> _WHAT TO WORK ON_
Give again only the lines beginning with the one that contains "PLUG = Plane(PLUG_REAR, x_dir=(1, 0, 0), z_dir=(0, -1, 0))" and ending with the one that contains "for node in"; include both of those lines.

— start MATERIAL TO PROCESS —

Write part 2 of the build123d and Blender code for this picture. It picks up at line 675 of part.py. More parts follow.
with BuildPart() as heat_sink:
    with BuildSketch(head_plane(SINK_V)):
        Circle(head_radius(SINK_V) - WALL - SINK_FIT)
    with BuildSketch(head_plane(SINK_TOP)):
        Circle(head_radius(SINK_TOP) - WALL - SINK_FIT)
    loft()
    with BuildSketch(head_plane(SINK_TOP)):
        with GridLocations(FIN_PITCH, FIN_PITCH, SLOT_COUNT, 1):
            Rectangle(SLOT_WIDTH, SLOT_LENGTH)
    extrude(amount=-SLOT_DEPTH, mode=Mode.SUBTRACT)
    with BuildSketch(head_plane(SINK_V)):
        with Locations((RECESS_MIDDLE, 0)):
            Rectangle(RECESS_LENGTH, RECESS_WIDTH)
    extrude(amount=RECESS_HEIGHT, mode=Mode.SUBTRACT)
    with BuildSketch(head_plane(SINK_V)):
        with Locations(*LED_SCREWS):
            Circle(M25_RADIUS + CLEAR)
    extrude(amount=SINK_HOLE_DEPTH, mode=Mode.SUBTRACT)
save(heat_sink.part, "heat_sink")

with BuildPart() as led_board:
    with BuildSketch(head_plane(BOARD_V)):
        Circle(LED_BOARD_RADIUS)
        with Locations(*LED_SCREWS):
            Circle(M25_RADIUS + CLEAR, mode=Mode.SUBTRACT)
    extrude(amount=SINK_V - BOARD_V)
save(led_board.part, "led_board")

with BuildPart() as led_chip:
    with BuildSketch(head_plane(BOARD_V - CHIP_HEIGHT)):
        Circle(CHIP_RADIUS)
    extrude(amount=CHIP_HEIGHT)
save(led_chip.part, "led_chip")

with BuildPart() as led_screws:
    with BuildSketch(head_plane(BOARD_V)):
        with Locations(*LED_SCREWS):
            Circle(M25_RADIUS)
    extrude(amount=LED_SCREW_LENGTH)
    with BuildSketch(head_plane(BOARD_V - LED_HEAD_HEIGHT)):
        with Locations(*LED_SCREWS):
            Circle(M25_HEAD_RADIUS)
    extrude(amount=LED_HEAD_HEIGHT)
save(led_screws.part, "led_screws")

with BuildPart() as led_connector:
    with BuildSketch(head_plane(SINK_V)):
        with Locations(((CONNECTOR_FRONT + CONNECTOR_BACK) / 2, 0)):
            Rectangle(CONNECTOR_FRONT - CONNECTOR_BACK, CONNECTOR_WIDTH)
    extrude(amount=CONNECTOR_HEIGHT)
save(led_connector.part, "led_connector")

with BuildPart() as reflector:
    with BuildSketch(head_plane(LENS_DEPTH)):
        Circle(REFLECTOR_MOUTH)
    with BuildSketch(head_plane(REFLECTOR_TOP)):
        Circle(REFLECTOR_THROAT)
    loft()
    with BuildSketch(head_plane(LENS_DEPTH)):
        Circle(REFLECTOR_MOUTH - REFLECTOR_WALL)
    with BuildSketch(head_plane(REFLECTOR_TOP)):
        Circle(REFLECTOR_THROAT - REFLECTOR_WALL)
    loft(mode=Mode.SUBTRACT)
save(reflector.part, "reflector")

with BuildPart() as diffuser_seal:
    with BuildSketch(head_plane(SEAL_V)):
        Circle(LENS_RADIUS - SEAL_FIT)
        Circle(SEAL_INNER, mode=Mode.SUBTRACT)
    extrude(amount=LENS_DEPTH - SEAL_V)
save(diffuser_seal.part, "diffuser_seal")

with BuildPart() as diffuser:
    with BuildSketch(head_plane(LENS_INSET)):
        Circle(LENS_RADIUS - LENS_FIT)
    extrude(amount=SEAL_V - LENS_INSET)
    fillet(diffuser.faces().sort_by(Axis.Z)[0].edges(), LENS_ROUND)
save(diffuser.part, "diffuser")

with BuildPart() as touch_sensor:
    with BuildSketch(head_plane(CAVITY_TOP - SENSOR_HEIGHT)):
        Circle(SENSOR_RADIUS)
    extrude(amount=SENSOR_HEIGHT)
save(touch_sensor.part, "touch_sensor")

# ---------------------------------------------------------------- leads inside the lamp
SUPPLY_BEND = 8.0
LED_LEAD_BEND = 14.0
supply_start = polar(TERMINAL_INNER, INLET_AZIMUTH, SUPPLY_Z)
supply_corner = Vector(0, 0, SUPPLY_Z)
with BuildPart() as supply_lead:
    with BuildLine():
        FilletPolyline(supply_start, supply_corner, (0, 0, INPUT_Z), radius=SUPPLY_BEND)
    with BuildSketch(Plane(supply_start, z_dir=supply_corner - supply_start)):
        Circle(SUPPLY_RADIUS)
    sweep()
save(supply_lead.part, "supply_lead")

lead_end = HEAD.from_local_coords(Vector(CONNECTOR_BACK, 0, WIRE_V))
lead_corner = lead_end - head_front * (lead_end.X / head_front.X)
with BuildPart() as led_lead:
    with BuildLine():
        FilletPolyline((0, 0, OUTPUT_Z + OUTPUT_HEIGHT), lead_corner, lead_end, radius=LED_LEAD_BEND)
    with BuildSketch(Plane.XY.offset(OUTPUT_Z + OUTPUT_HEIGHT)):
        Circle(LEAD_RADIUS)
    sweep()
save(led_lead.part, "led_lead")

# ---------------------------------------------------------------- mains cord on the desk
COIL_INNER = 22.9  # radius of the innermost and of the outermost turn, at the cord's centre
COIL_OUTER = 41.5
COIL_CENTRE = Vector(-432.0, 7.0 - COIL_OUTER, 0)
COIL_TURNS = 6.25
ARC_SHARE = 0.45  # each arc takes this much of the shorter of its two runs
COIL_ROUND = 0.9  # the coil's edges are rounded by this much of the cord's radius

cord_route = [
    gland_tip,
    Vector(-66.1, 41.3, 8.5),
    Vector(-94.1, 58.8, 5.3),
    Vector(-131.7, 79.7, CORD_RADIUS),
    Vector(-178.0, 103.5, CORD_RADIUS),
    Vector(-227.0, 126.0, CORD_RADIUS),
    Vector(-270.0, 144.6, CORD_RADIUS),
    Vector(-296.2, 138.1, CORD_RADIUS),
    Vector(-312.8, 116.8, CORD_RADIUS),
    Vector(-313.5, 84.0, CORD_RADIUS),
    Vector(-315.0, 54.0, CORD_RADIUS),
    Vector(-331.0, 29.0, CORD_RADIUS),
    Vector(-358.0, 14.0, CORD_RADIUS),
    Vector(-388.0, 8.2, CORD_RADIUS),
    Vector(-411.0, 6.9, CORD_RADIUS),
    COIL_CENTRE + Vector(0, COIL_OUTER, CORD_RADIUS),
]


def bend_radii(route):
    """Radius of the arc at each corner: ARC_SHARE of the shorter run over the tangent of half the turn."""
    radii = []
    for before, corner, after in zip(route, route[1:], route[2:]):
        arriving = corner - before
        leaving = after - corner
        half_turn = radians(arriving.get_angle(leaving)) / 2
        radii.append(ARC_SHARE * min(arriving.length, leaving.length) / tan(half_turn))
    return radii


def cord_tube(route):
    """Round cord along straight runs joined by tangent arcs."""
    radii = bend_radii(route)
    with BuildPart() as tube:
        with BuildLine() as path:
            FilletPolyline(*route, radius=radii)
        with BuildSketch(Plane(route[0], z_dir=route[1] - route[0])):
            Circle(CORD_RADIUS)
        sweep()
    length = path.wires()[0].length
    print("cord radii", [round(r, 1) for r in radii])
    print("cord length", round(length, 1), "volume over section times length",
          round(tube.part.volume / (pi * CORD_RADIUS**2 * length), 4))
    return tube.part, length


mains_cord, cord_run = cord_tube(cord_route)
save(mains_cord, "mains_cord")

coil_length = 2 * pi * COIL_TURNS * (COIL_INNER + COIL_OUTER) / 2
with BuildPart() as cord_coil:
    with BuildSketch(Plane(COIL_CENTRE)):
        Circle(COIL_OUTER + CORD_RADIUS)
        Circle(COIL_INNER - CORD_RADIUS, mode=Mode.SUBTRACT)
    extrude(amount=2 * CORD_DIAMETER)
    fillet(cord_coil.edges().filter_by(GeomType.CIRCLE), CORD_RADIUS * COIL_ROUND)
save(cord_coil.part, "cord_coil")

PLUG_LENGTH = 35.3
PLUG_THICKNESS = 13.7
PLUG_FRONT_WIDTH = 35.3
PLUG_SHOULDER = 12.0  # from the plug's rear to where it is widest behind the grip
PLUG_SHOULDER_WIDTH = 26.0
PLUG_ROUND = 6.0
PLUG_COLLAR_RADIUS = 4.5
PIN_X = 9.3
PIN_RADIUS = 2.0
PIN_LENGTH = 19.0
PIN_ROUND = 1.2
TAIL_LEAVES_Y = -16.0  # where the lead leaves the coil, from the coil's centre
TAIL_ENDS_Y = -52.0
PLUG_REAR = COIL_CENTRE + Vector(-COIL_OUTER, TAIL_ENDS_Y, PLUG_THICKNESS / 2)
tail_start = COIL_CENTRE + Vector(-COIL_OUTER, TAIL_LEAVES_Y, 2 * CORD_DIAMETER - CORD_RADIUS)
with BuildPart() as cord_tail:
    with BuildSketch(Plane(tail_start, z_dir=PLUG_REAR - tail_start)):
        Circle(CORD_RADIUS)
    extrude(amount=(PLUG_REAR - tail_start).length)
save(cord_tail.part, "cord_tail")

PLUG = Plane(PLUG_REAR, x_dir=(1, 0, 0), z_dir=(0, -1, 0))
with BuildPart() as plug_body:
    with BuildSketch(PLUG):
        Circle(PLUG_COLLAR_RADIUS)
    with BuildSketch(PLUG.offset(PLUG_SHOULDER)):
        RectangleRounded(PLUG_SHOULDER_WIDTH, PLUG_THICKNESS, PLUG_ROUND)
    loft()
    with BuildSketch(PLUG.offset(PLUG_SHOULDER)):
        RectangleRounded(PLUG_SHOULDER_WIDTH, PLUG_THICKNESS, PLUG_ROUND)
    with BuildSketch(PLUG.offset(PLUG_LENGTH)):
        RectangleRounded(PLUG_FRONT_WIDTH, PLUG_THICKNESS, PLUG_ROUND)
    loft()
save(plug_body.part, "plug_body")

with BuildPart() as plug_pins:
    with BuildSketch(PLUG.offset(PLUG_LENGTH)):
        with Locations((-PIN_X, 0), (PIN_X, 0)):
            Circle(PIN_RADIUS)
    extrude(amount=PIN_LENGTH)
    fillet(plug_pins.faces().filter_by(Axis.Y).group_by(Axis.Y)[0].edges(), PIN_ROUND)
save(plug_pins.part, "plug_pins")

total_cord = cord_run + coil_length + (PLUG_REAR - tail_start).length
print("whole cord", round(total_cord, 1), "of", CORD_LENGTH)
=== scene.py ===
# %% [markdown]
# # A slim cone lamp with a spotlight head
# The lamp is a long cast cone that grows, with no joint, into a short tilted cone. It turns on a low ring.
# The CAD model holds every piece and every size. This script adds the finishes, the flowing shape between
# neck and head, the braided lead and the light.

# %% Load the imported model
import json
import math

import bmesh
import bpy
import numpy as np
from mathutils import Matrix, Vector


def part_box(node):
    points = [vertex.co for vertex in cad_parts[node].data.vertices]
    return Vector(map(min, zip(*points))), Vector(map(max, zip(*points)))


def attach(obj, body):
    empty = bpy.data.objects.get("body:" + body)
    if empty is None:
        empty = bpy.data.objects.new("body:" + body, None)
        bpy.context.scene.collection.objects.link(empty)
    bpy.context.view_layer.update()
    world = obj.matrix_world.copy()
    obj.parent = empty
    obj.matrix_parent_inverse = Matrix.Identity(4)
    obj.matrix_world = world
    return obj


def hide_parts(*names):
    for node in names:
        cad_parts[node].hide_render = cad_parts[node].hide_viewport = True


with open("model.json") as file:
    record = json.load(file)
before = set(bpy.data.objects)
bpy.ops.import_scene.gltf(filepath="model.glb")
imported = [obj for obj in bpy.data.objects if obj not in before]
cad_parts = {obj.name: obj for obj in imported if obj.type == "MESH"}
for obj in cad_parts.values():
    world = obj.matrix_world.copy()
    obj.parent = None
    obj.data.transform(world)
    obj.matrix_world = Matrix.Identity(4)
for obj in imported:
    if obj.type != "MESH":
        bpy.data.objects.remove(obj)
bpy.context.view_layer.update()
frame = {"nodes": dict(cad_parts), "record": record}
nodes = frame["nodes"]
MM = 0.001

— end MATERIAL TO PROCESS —
— start MATERIAL TO PROCESS —

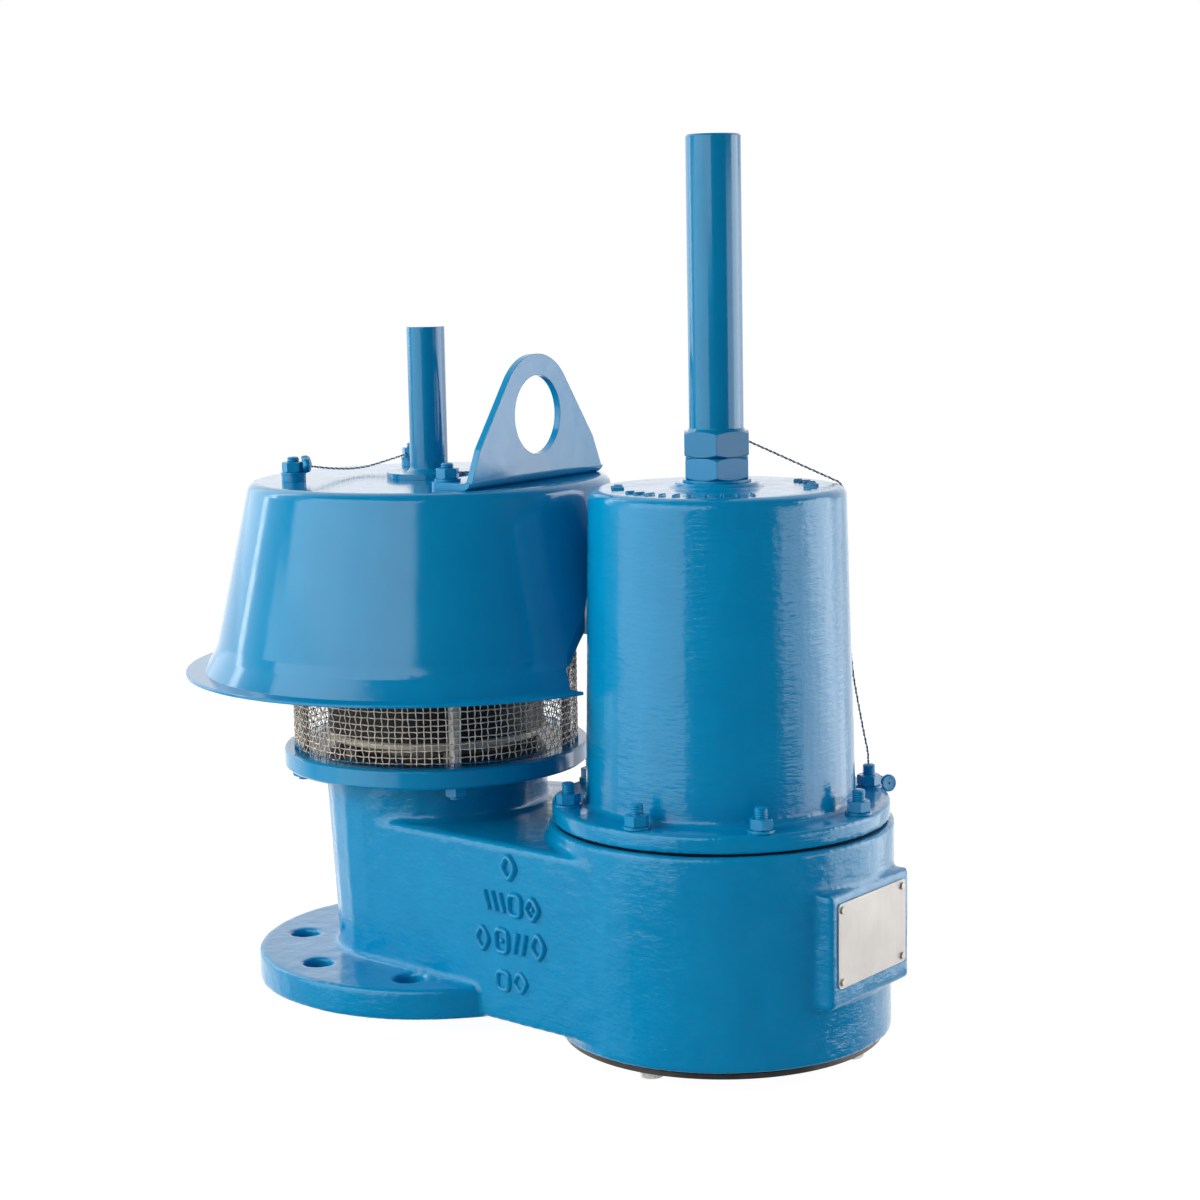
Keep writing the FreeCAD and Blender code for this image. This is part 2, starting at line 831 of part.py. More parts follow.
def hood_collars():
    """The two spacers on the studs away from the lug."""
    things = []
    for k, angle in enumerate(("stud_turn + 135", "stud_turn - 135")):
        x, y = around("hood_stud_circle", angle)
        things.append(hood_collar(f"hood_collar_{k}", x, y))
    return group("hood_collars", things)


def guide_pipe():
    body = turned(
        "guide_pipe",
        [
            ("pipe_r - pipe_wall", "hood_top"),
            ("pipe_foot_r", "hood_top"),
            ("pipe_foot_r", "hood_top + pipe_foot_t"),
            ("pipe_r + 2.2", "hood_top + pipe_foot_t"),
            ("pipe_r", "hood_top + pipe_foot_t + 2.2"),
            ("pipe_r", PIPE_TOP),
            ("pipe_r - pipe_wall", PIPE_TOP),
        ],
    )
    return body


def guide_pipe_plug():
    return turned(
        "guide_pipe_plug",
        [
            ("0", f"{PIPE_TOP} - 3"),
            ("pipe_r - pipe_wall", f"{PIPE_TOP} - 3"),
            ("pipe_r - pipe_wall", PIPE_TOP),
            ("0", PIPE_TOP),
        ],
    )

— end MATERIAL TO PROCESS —
— start MATERIAL TO PROCESS —

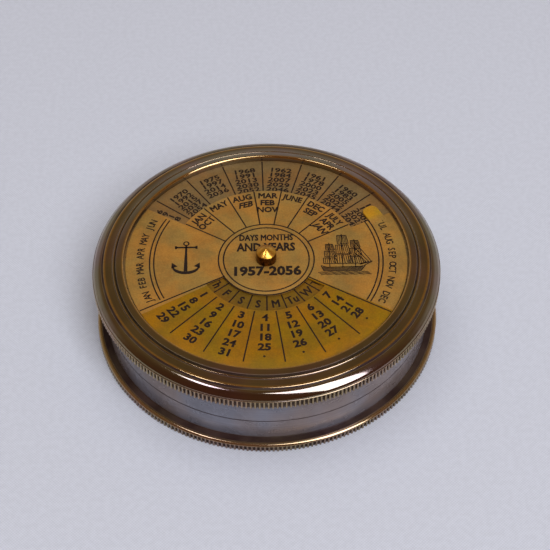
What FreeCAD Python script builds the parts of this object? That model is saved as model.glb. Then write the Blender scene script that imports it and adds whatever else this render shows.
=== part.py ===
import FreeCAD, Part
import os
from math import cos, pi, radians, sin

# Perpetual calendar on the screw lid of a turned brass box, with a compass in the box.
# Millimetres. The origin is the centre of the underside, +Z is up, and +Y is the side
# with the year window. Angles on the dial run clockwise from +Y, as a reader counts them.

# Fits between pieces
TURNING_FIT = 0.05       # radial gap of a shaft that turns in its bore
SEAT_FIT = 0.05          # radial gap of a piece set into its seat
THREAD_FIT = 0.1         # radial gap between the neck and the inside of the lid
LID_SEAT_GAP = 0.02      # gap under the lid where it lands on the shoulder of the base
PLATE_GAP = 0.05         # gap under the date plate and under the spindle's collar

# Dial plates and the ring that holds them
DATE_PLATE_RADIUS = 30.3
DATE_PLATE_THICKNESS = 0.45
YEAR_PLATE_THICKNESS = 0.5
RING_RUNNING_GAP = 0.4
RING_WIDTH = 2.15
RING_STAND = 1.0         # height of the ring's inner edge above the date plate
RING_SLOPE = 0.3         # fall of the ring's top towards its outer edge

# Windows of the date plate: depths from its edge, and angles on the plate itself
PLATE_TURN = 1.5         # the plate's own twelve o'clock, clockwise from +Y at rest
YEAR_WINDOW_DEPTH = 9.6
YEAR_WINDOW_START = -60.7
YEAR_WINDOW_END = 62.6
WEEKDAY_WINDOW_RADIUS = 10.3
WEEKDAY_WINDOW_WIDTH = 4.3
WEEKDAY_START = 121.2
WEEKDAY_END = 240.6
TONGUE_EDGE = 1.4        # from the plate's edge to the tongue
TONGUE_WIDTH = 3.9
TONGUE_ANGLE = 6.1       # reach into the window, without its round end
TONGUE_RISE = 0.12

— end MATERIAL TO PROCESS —

> _COMPLETE RESPONSE_
PLUG = Plane(PLUG_REAR, x_dir=(1, 0, 0), z_dir=(0, -1, 0))
with BuildPart() as plug_body:
    with BuildSketch(PLUG):
        Circle(PLUG_COLLAR_RADIUS)
    with BuildSketch(PLUG.offset(PLUG_SHOULDER)):
        RectangleRounded(PLUG_SHOULDER_WIDTH, PLUG_THICKNESS, PLUG_ROUND)
    loft()
    with BuildSketch(PLUG.offset(PLUG_SHOULDER)):
        RectangleRounded(PLUG_SHOULDER_WIDTH, PLUG_THICKNESS, PLUG_ROUND)
    with BuildSketch(PLUG.offset(PLUG_LENGTH)):
        RectangleRounded(PLUG_FRONT_WIDTH, PLUG_THICKNESS, PLUG_ROUND)
    loft()
save(plug_body.part, "plug_body")

with BuildPart() as plug_pins:
    with BuildSketch(PLUG.offset(PLUG_LENGTH)):
        with Locations((-PIN_X, 0), (PIN_X, 0)):
            Circle(PIN_RADIUS)
    extrude(amount=PIN_LENGTH)
    fillet(plug_pins.faces().filter_by(Axis.Y).group_by(Axis.Y)[0].edges(), PIN_ROUND)
save(plug_pins.part, "plug_pins")

total_cord = cord_run + coil_length + (PLUG_REAR - tail_start).length
print("whole cord", round(total_cord, 1), "of", CORD_LENGTH)
=== scene.py ===
# %% [markdown]
# # A slim cone lamp with a spotlight head
# The lamp is a long cast cone that grows, with no joint, into a short tilted cone. It turns on a low ring.
# The CAD model holds every piece and every size. This script adds the finishes, the flowing shape between
# neck and head, the braided lead and the light.

# %% Load the imported model
import json
import math

import bmesh
import bpy
import numpy as np
from mathutils import Matrix, Vector


def part_box(node):
    points = [vertex.co for vertex in cad_parts[node].data.vertices]
    return Vector(map(min, zip(*points))), Vector(map(max, zip(*points)))


def attach(obj, body):
    empty = bpy.data.objects.get("body:" + body)
    if empty is None:
        empty = bpy.data.objects.new("body:" + body, None)
        bpy.context.scene.collection.objects.link(empty)
    bpy.context.view_layer.update()
    world = obj.matrix_world.copy()
    obj.parent = empty
    obj.matrix_parent_inverse = Matrix.Identity(4)
    obj.matrix_world = world
    return obj


def hide_parts(*names):
    for node in names:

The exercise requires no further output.